Yanghee Lee, UN special rapporteur on human rights in Burma, speaks at a news conference in Rangoon, July 1, 2016. © 2016 Reuters

This refusal to cooperate is just Burma’s latest move in its efforts to conceal the military’s crimes against humanity, including killings, rape, and mass arson, against the ethnic Rohingya population in Rakhine State, which have forced over 645,000 Rohingya to flee to Bangladesh since late August. It echoes the government’s refusal to grant access to the UN Fact-Finding Mission, established in March to investigate allegations of rights abuses in Rakhine State and elsewhere in the country.

The decision was reportedly a response to the special rapporteur’s July 2017 end of mission statement, in which she highlighted ongoing abuses against Rohingya and noted she was “disappointed to see the tactics applied by the previous Government still being used” by the new administration.

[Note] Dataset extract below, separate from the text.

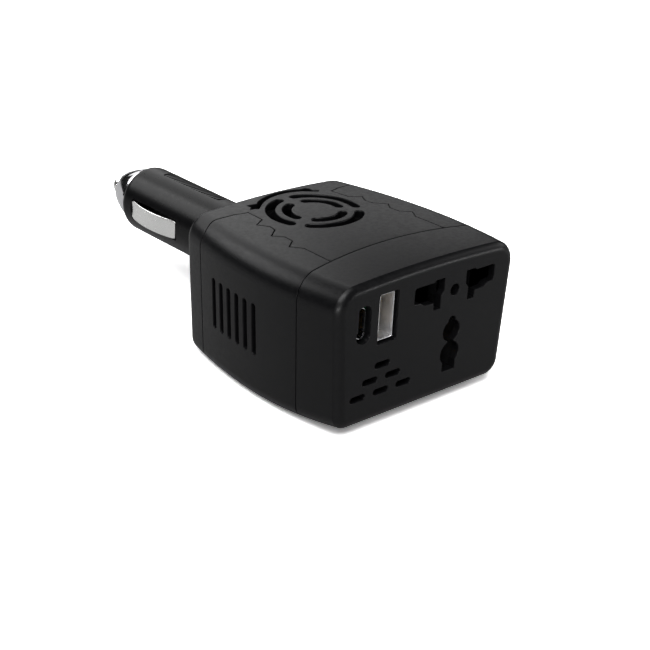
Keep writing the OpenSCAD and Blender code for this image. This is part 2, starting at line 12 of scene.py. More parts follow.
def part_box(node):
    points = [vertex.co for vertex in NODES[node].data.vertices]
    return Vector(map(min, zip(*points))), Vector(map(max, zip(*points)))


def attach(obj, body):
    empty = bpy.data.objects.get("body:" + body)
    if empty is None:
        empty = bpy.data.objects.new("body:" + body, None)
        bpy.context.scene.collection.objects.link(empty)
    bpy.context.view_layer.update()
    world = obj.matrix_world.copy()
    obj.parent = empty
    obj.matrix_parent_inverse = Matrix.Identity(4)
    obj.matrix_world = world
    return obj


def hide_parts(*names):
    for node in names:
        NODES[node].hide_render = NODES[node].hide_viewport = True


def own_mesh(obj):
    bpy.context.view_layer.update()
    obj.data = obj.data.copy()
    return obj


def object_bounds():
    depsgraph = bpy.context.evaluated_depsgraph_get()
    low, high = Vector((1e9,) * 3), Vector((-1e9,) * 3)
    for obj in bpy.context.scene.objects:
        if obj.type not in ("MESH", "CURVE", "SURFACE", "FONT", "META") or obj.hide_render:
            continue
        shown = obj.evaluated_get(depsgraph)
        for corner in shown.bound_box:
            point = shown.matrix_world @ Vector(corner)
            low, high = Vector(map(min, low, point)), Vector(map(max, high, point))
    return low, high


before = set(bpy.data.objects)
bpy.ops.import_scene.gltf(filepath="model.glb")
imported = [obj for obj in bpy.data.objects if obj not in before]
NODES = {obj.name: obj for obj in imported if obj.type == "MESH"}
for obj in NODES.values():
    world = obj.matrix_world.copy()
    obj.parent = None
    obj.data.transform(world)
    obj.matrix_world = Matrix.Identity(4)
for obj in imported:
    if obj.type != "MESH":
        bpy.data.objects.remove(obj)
cad_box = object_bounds()

# -------- frame
MM = 0.001
FRONT = cad_box[0][1] / MM
BARREL_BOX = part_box("plug_barrel")
AXIS = (BARREL_BOX[0][2] + BARREL_BOX[1][2]) / 2 / MM
TIP = cad_box[1][1] / MM - FRONT
BOTTOM = -AXIS


def at(x, y, z):
    """A point of the outlet frame, in millimetres, as a point of the row frame, in metres."""
    return Vector((x * MM, (y + FRONT) * MM, (z + AXIS) * MM))


def cad(node):
    """Lowest and highest corner of a CAD node, in the outlet frame, in millimetres."""
    low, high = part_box(node)
    return [Vector((p[0] / MM, p[1] / MM - FRONT, p[2] / MM - AXIS)) for p in (low, high)]


# -------- driving sizes
BODY_L = cad("rear_housing")[1].y
FACE_W, MID_W, REAR_W = 63.7, 67.7, 56.4
FACE_TOP, REAR_TOP, TOP_BULGE = 20.9, 19.9, 0.7
UNDERSIDE_RISE, FLAT_FROM = 2.7, 38.0
CROWN = 1.6
WALL = 2.0
FACE_ROUND, FACE_CREASE = 2.7, 18
REAR_ROUND = 3.1
TOP_CORNER, BOTTOM_CORNER = 6.7, 4.6
SIDE_DRAFT = 1.2
FRONT_SEAM, SEAM_BOW, REAR_SEAM = 14.2, 3.5, 58.3
SEAM_HALF_W = 34.5
GAP = 0.11          # half of the gap at a seam
EDGE = 0.15         # rounding of a moulded edge at a seam or opening
OUTLET_X, OUTLET_Z = 9.7, 12.4
USB_A_X, USB_C_X, USB_Z = -14.9, -23.5, 9.0
FAN_Y = 46.6
GRILLE_R = 13.9
BARREL_R = 10.4
BARREL_END = 127.0


# -------- body form
def parabola(a, m, b, s):
    return a * (1 - s) * (1 - 2 * s) + 4 * m * s * (1 - s) + b * s * (2 * s - 1)


def half_w(y):
    return parabola(FACE_W, MID_W, REAR_W, y / BODY_L) / 2


def top_z(y):
    return parabola(FACE_TOP, (FACE_TOP + REAR_TOP) / 2 + TOP_BULGE, REAR_TOP, y / BODY_L)


def bottom_z(y):
    return UNDERSIDE_RISE * max(1 - y / FLAT_FROM, 0) ** 2 + BOTTOM


def crown_at(y):
    return CROWN * (0.8 + 0.45 * math.sin(math.pi * min(max(y / BODY_L, 0), 1)))


def lerp(a, b, t):
    return a + (b - a) * t


def smooth(a, b, x):
    """0 before a, 1 after b, and a smooth rise between them."""
    t = min(max((x - a) / (b - a), 0), 1)
    return t * t * (3 - 2 * t)


def arc(cx, cz, r, a0, a1, n):
    """n + 1 points on an arc, angles in degrees."""
    angles = [math.radians(lerp(a0, a1, i / n)) for i in range(n + 1)]
    return [(cx + r * math.cos(a), cz + r * math.sin(a)) for a in angles]


def line(p, q, n):
    """n - 1 points strictly between p and q."""
    return [tuple(lerp(a, b, i / n) for a, b in zip(p, q)) for i in range(1, n)]


CORNER_N, SIDE_N, TOP_N, BASE_N = 12, 8, 14, 6
LEAST_CORNER = 1.2


def section(y, inset):
    """The body's outline in (x, z) at y, inset from the surface, anticlockwise from the bottom centre."""
    w, zt, zb = half_w(y) - inset, top_z(y) - inset, bottom_z(y) + inset
    rt, rb = max(TOP_CORNER - inset, LEAST_CORNER), max(BOTTOM_CORNER - inset, LEAST_CORNER)
    low, high = arc(w - rb, zb + rb, rb, -90, 0, CORNER_N), arc(w - rt, zt - rt, rt, 0, 90, CORNER_N)
    half = [(0, zb)] + line((0, zb), low[0], BASE_N) + low + line(low[-1], high[0], SIDE_N) + high
    half += line(high[-1], (0, zt), TOP_N) + [(0, zt)]
    half += [(-x, z) for x, z in reversed(half[1:-1])]
    out = []
    for x, z in half:
        up = (z - zb) / (zt - zb)
        out.append((x * (1 + SIDE_DRAFT / w * (2 * up - 1)), z - crown_at(y) * up * (x / w) ** 2))
    return out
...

In lieu of allowing independent investigators access to northern Rakhine State, the government has carried out domestic investigations that lack any credibility, the latest of which found that security forces had committed no abuses and caused “no deaths of innocent people.” As Yanghee Lee stated yesterday, the decision to bar her “can only be viewed as a strong indication that there must be something terribly awful happening in Rakhine.”

Lee has conducted six visits to Burma since being appointed by the UN Human Rights Council in 2014, yet she has recently faced growing hostility from the government and increasing restrictions on access to conflict areas and victims of abuses. Both the State Counsellor’s Office, led by Aung San Suu Kyi, and the lower house of parliament denounced her July report, claiming it contained factual errors and unverified allegations.

In early December, Burma promised cooperation with UN experts at both a Human Rights Council special session and UN Security Council briefing. “We always choose the path of engagement and cooperation,” Burma’s permanent representative in New York asserted. The claim, then feeble, now appears patently false.